I am Mike Galaty, Director of the Museum of Anthropological Archaeology at the

University of Michigan.I’ve been asked to close this webinar.  Before doing that, I want to recognize that the University of Michigan is located on the traditional territory of the Anishinaabe, Wyandot, Seneca, Delaware, Shawnee, Miami, Sauk and Fox, and others. In 1817 the Bodewadami, Odawa, and Ojibwe Nations made the largest single gift to the early University, when they granted land through Article 16 of the Treaty at the Foot of the Rapids so that their children could be educated. Through these words of acknowledgment, their contemporary and ancestral ties to the land, sovereignty, and their contributions to the University are recognized and reaffirmed. As a Museum, we will work to hold U‑M more accountable in sustaining mutually beneficial partnerships with Indigenous peoples, communities, and nations that recognize and fulfill their rights and aspirations.

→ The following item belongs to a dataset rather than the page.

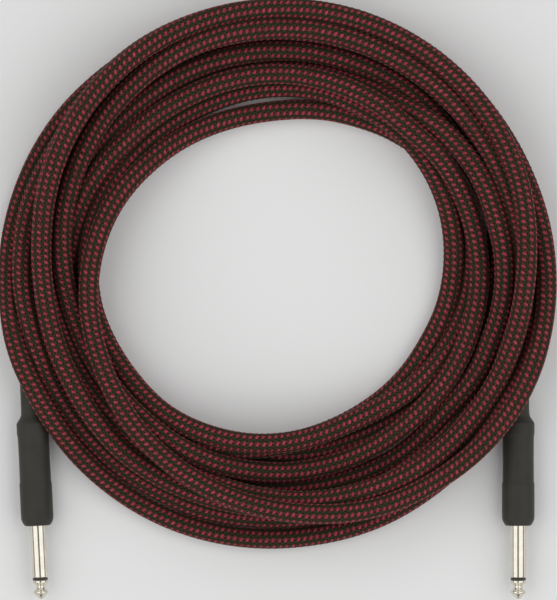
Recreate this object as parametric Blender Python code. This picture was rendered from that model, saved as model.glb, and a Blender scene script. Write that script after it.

We are happy and honored to have helped sponsor this incredible webinar. I want to thank everyone who helped organize it, including Dr. Alicia Ventresca Miller, on behalf of the Museum of Anthropological Archaeology, as well as our dedicated Museum staff. Many thanks to moderator Peter Nelson, and you did a great job and thanks on our Panelists Isabel Rivera‑Collazo, Kristina Douglas, Justin Hosbey and Jerrel Singer. Thanks to all of you, the viewers, and thanks for your excellent questions.

Before closing, I just wanted to highlight a few take‑aways from the webinar as I see them, take‑aways, a few of them, out of many.

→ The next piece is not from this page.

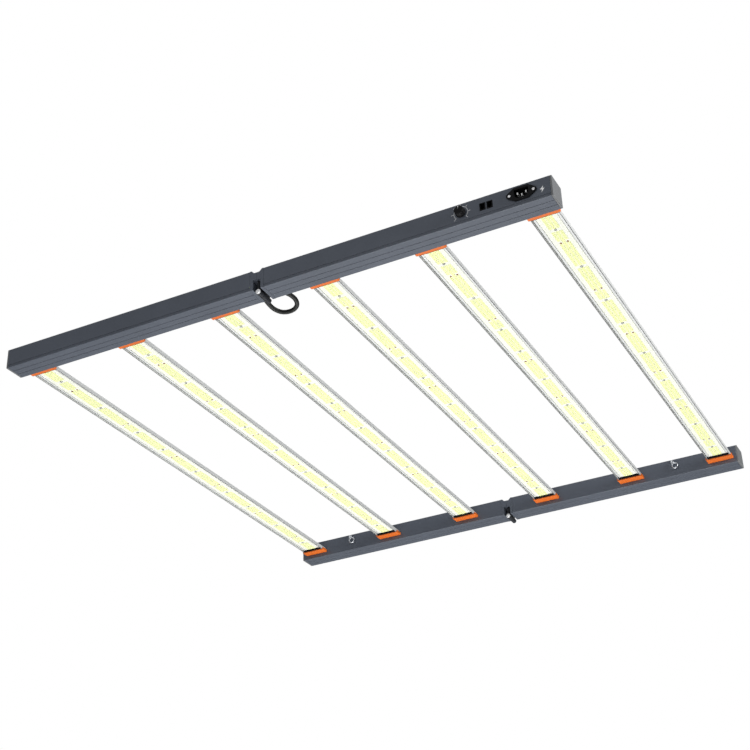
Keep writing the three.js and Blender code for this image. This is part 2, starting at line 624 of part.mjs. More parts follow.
// ---- jumper lead --------------------------------------------------------------
const LEAD_RADIUS = 4;
const GLAND_THREAD_RADIUS = 5.2;
const GLAND_THREAD = 8;
const GLAND_LENGTH = 9;
const GLAND_NUT_LENGTH = 5;
const GLAND_RADIUS = 7;
const GLAND_CHAMFER = 1;

// A gland screwed into the near rail's inner face, with a bore for the lead.
function gland() {
  const bore = LEAD_RADIUS + GAP;
  const start = NEAR_INNER - GLAND_THREAD;
  const end = NEAR_INNER + GLAND_LENGTH;
  const shoulder = end - 1.4 * GLAND_CHAMFER;
  const profile = [[bore, start], [GLAND_THREAD_RADIUS, start], [GLAND_THREAD_RADIUS, NEAR_INNER + GAP],
    [GLAND_RADIUS, NEAR_INNER + GAP], [GLAND_RADIUS, NEAR_INNER + GLAND_NUT_LENGTH],
    [GLAND_RADIUS - GLAND_CHAMFER, shoulder], [bore + 0.8 * GLAND_CHAMFER, end], [bore, end], [bore, start]];
  return new THREE.LatheGeometry(profile.map(([radius, y]) => new THREE.Vector2(radius, y)), 16);
}

function addGlands() {
  for (const half of HALVES) {
    place(`lead_gland_${half.name}`, gland().translate(half.sign * GLAND_X, 0, GLAND_Z), blackPlastic);
  }
}

// The lead between the two halves: out of one gland, a drooping loop, into the other.
// Points are [x, y beyond the near rail's inner face, z above the rails' underside].
const LEAD_ROUTE = [[-19.5, -6, 19], [-19.5, 3, 19], [-19.5, 12, 19], [-19.7, 21, 18], [-20, 32, 16.4],
  [-18, 45, 13.6], [-10.5, 55.5, 11], [0.5, 60, 9.8], [14, 58.5, 10], [24.5, 50.5, 11.6],
  [28.5, 38, 14.2], [26.3, 26, 16.6], [21.6, 18, 18.4], [19.5, 12, 19], [19.5, 3, 19], [19.5, -6, 19]];
const LEAD_STEPS = 24;

function addLead() {
  const route = LEAD_ROUTE.map(([x, y, z]) => new THREE.Vector3(x, NEAR_INNER + y, RAIL_BOTTOM + z));
  const path = new THREE.CatmullRomCurve3(route, false, 'catmullrom', 0.5);
  place('jumper_lead', wire(path, LEAD_RADIUS, LEAD_STEPS), cableBlack);
}

// ---- hanging hooks ------------------------------------------------------------
const HOOK_WIRE = 1.3;
const HOOK_RING = 6;
const HOOK_OPENING = Math.PI / 5; // of the ring, left open beside the shank
const HOOK_STANDOFF = 6;          // from the rail's inner face to the middle of the wire
const HOOK_BEND = 3;
const HOOK_RING_Z = RAIL_BOTTOM + 21;
const HOOK_RIVET_Z = RAIL_BOTTOM + 33.4;
const HOOK_STEPS = 30;
const RIVET_RADIUS = 3.6;
const RIVET_HEIGHT = 1.8;

// The open ring of a hook, from its shank round the bottom and back up.
class HookRing extends THREE.Curve {
  constructor(x, y) {
    super();
    this.middle = new THREE.Vector3(x, y, HOOK_RING_Z);
  }

  getPoint(t, target = new THREE.Vector3()) {
    const turn = Math.PI + t * (2 * Math.PI - HOOK_OPENING);
    target.set(Math.cos(turn), 0, Math.sin(turn));
    return target.multiplyScalar(HOOK_RING).add(this.middle);
  }
}

// A pigtail hook: a shank riveted near the rail's top that ends in an open ring.
function hook(x, side) {
  const out = (distance) => side.inner + side.inward * distance;
  const point = (distance, z) => new THREE.Vector3(x - HOOK_RING, out(distance), z);
  const corner = point(HOOK_STANDOFF, HOOK_RIVET_Z);
  const bendStart = point(HOOK_STANDOFF - HOOK_BEND, HOOK_RIVET_Z);
  const bendEnd = point(HOOK_STANDOFF, HOOK_RIVET_Z - HOOK_BEND);
  const path = new THREE.CurvePath();
  path.add(new THREE.LineCurve3(point(1, HOOK_RIVET_Z), bendStart));
  path.add(new THREE.QuadraticBezierCurve3(bendStart, corner, bendEnd));
  path.add(new THREE.LineCurve3(bendEnd, point(HOOK_STANDOFF, HOOK_RING_Z)));
  path.add(new HookRing(x, out(HOOK_STANDOFF)));
  const ends = ordered(out(GAP), out(RIVET_HEIGHT));
  const rivet = rodY(RIVET_RADIUS, x - HOOK_RING, HOOK_RIVET_Z, ...ends, 12);
  return combine(rivet, [wire(path, HOOK_WIRE, HOOK_STEPS)]);
}

function addHooks() {
  for (const side of SIDES) {
    for (const half of HALVES) {
      place(`${side.name}_hanging_hook_${half.name}`, hook(half.sign * HOOK_X, side), steel);
    }
  }
}

addRails();
addEndCaps();
addHinges();
addBars();
addBrackets();
addDrivers();
addInlet();
addJacks();
addDimmer();
addGlands();
addLead();
addHooks();

export default light;
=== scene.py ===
"""Folding LED grow light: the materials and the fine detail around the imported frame.

Metres, in the frame's own axes: X runs along the two rails, Y from the near rail to the
far one, and Z up.  The light hangs above a pale floor and is seen from below.
"""

import math

import bpy
from mathutils import Matrix, Vector


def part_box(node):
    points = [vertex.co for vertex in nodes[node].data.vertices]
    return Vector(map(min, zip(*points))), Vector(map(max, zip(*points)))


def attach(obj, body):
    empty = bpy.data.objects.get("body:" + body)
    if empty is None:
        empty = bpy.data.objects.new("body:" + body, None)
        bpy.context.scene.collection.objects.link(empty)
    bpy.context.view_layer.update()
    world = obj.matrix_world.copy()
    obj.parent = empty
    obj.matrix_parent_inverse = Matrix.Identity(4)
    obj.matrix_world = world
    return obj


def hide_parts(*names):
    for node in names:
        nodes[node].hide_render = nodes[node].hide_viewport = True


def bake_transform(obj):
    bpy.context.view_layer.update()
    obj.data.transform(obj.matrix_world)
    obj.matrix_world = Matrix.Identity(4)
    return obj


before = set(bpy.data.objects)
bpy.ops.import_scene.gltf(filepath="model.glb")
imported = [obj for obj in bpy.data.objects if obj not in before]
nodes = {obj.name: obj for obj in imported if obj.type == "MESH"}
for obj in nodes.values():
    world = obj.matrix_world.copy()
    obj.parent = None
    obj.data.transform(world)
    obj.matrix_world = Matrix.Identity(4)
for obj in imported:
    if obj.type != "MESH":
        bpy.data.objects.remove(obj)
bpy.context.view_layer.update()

MM = 0.001
SIDES = ("near", "far")
HALVES = {"left": -1, "right": 1}
BARS = range(1, 7)


# ---- places, from the frame ---------------------------------------------------------

def middle(low, high):
    return (low + high) / 2


NEAR_LOW, NEAR_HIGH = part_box("near_rail_right")
FAR_LOW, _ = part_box("far_rail_right")
RAIL_BOTTOM = NEAR_LOW.z
NEAR_FACE, NEAR_INNER = NEAR_LOW.y, NEAR_HIGH.y
FAR_INNER = FAR_LOW.y
RAIL_FRONT = {"near": NEAR_FACE, "far": FAR_INNER}
RAIL_INNER = {"near": NEAR_INNER, "far": FAR_INNER}
INWARD = {"near": 1, "far": -1}


def half_of(bar):
    return "left_half" if bar <= len(BARS) // 2 else "right_half"


# ---- camera, lights and floor -------------------------------------------------------

CAMERA_PLACE = Vector((1.0627, -2.2574, -1.2904))
CAMERA_TARGET = Vector((-0.0317, -0.0564, 0.0925))
CAMERA_ROLL = math.radians(1.95)
CAMERA_LENS = 69.1
FLOOR_SIZE = 30
FLOOR_DROP = 2.3
FLOOR_PALE = (0.88, 0.88, 0.87)
FLOOR_DEEP = (0.84, 0.84, 0.83)
FLOOR_GLOW = 0.3
AMBIENT = 0.28
AMBIENT_COLOUR = (0.96, 0.98, 1, 1)
BACKDROP_COLOUR = (1, 1, 1, 1)
# Each lamp's name, place, diameter and power.  All of them point at the origin.
LAMPS = (("from_below", (-0.1, 0.15, -2.0), 2.0, 44),
         ("from_the_front", (-0.4, -3.4, 0.4), 1.6, 20),
         ("from_the_right", (3.2, -0.6, 0.5), 1.4, 84),
         ("from_above", (-0.8, 0.8, 2.6), 1.8, 34))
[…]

First of all, that which is destructive to one culture is clearly life giving to another.  Peter, you beautifully demonstrated this in your importance of fire on the West Coast.

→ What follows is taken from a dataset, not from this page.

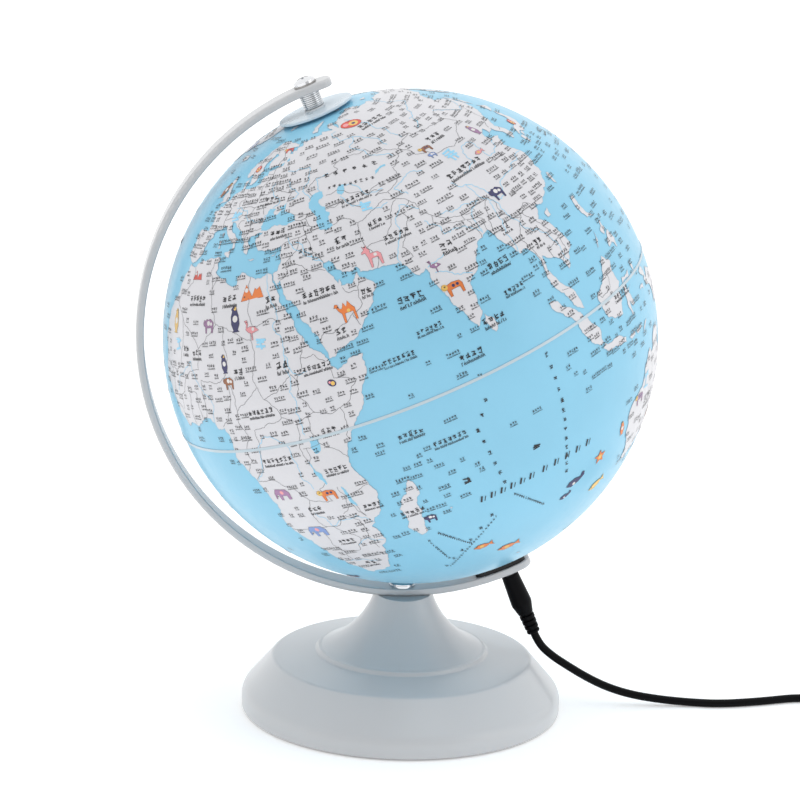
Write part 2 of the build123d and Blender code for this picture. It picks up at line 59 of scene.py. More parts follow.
def make_camera():
    yaw, pitch, roll = radians(4.71), radians(14.78), radians(1.52)
    forward = Vector((sin(yaw) * cos(pitch), cos(yaw) * cos(pitch), -sin(pitch)))
    level = Vector((cos(yaw), -sin(yaw), 0.0))
    upright = level.cross(forward)
    right = level * cos(roll) + upright * sin(roll)
    up = upright * cos(roll) - level * sin(roll)
    data = bpy.data.cameras.new("camera")
    data.lens = CAMERA_LENS
    data.sensor_width = 36.0
    data.clip_end = 50.0
    camera = bpy.data.objects.new("camera", data)
    turn = Matrix((right, up, -forward)).transposed().to_4x4()
    camera.matrix_world = Matrix.Translation(CAMERA_PLACE) @ turn
    scene.collection.objects.link(camera)
    scene.camera = camera


# ---- node materials ----
class Paint:
    """A node material, with short calls for the patterns that the pieces share."""

    def __init__(self, name):
        self.material = bpy.data.materials.new(name)
        self.material.use_nodes = True
        self.tree = self.material.node_tree
        self.shader = self.tree.nodes["Principled BSDF"]
        self.place = self.tree.nodes.new("ShaderNodeTexCoord").outputs["Object"]

    def node(self, kind, **inputs):
        made = self.tree.nodes.new(kind)
        for key, value in inputs.items():
            socket = made.inputs[key.replace("_", " ")]
            if isinstance(value, bpy.types.NodeSocket):
                self.tree.links.new(value, socket)
            else:
                socket.default_value = value
        return made

    def noise(self, scale, detail=3.0, stretch=None):
        place = self.place
        if stretch:
            place = self.node("ShaderNodeMapping", Vector=place, Scale=stretch).outputs["Vector"]
        return self.node("ShaderNodeTexNoise", Vector=place, Scale=scale, Detail=detail).outputs["Fac"]

    def ramp(self, factor, stops):
        ramp = self.node("ShaderNodeValToRGB", Fac=factor)
        elements = ramp.color_ramp.elements
        while len(elements) < len(stops):
            elements.new(0.5)
        for element, (position, colour) in zip(elements, stops):
            element.position = position
            element.color = (*colour, 1.0)
        return ramp.outputs["Color"]

    def between(self, factor, low, high, start=0.3, end=0.7):
        made = self.node("ShaderNodeMapRange", Value=factor)
        made.inputs["From Min"].default_value = start
        made.inputs["From Max"].default_value = end
        made.inputs["To Min"].default_value = low
        made.inputs["To Max"].default_value = high
        return made.outputs["Result"]

    def bump(self, height, distance, strength=1.0):
        made = self.node("ShaderNodeBump", Height=height, Distance=distance, Strength=strength)
        self.link(made.outputs["Normal"], "Normal")

    def link(self, output, socket):
        self.tree.links.new(output, self.shader.inputs[socket])

    def tint(self, factor, colour, low, high, start=0.3, end=0.7):
        """Base colour that goes from `low` to `high` times `colour`."""
        stops = [(start, shade(colour, low)), (end, shade(colour, high))]
        self.link(self.ramp(factor, stops), "Base Color")

    def fixed(self, **values):
        for key, value in values.items():
            self.shader.inputs[key.replace("_", " ")].default_value = value


def shade(colour, factor):
    return tuple(min(1.0, c * factor) for c in colour)


def plastic(name, colour, roughness, grain=900.0, shine=0.5):
    """Moulded plastic: faint cloudiness, a fine moulded grain and uneven gloss."""
    paint = Paint(name)
    cloud = paint.noise(14.0, 4.0)
    paint.tint(cloud, colour, 0.94, 1.06, 0.25, 0.75)
    fine = paint.noise(grain, 2.0)
    paint.link(paint.between(fine, roughness * 0.85, roughness * 1.15), "Roughness")
    paint.bump(fine, 0.00003, 0.5)
    paint.fixed(Specular_IOR_Level=shine)
    return paint.material


def metal(name, colour, roughness, stretch=(1.0, 1.0, 12.0), vary=0.08):
    """Plated or turned metal with fine marks along one direction."""
    paint = Paint(name)
    marks = paint.noise(700.0, 3.0, stretch)
    paint.tint(marks, colour, 1 - vary, 1.0)
    paint.link(paint.between(marks, roughness * 0.7, roughness * 1.4), "Roughness")
    paint.bump(marks, 0.00001, 0.4)
    paint.fixed(Metallic=1.0)
    return paint.material


# ---- meshes ----
def make_mesh(name, vertices, faces, material, body, slot, smooth=True):
    mesh = bpy.data.meshes.new(name)
    mesh.from_pydata([tuple(v) for v in vertices], [], faces)
    mesh.update()
    if smooth:
        mesh.polygons.foreach_set("use_smooth", [True] * len(mesh.polygons))
    piece = bpy.data.objects.new(name, mesh)
    scene.collection.objects.link(piece)
    finish_piece(piece, material, body, slot)
    return piece


def finish_piece(piece, material, body, slot):
    piece.data.materials.append(material)
    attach(piece, body)


def repaint(node, material):
    """Gives a CAD node its finished material."""
    data = nodes_by_name[node].data
    data.materials.clear()
    data.materials.append(material)


make_camera()

# ---- cord: the CAD route's points, then the turns of the coil, which the CAD leaves as one ring ----
CORD_D = 0.0042
FLOOR_Z = CORD_D / 2
TOP_Z = FLOOR_Z + CORD_D
PLUG_END = 0.1717
COIL_X, COIL_Y = 0.254, 0.024
COIL_OUTER_R = 0.0304
COIL_INNER_R = 0.0136
COIL_STEPS = 4
COIL_TURNS = 9.25
TAIL_X = COIL_X + COIL_OUTER_R
COIL_POINTS = 20             # route points in each turn
USB_Z = 0.0038
USB_Y = COIL_Y + 0.062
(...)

Second, history and histories of colonization really matter.  The exploitative economic relationships we see all around us that cause climate change hurt Indigenous peoples and peoples of color the most.  Isabel, your example of wetlands and wetlands you study in Puerto Rico make this case beautifully as wetlands are destroyed for tourism, hurricanes hurt the people of Puerto Rico.

Third, Indigenous people are the solution, not the problem.  Kristina, your work on Madagascar looking apt biodiversity demonstrates this wonderfully that   Indigenous people help us understand biodiversity and Madagascar.

Fourth, systemic racism is interconnected ‑‑ inextricably with environmental destruction and this was made beautifully clear by Justin, poetically, when he talked about water in Louisiana.  Water becomes polluted through things like oil spills, and it’s the people who get hurt most who are then forced to clean it up.

And then finally, fifth, global processes, global politics, war, nuclear power, mining, these are global processes, but they affect people on a local level, and Jerrel said it perfectly when he talked about the effect of these processes on things like food sources and food sovereignty.

So when we as archaeologists study climate change, when we look at ecological change, when we study social inequality, by definition, as Isabel put it, archaeology is resistance and I think that’s the main take‑away from this webinar.

I wanted to close then by directing you to our museum’s colloquium series from the new archaeology to equitable archaeologies, global lessons from Black scholars, fourth talk by Dr. Terrance Welk is on March 4, seen up if you can attend.  Please plan to attend next webinar

Finally, and most importantly, please plan to attend the next webinar in the From the Margins to the Mainstream series, titled Black and Indigenous Futures, which will take place

On April 7, 2021.thank you for participating and being here and a big thanks to all of our panel participants.  You guys did a fantastic job.  Thank you.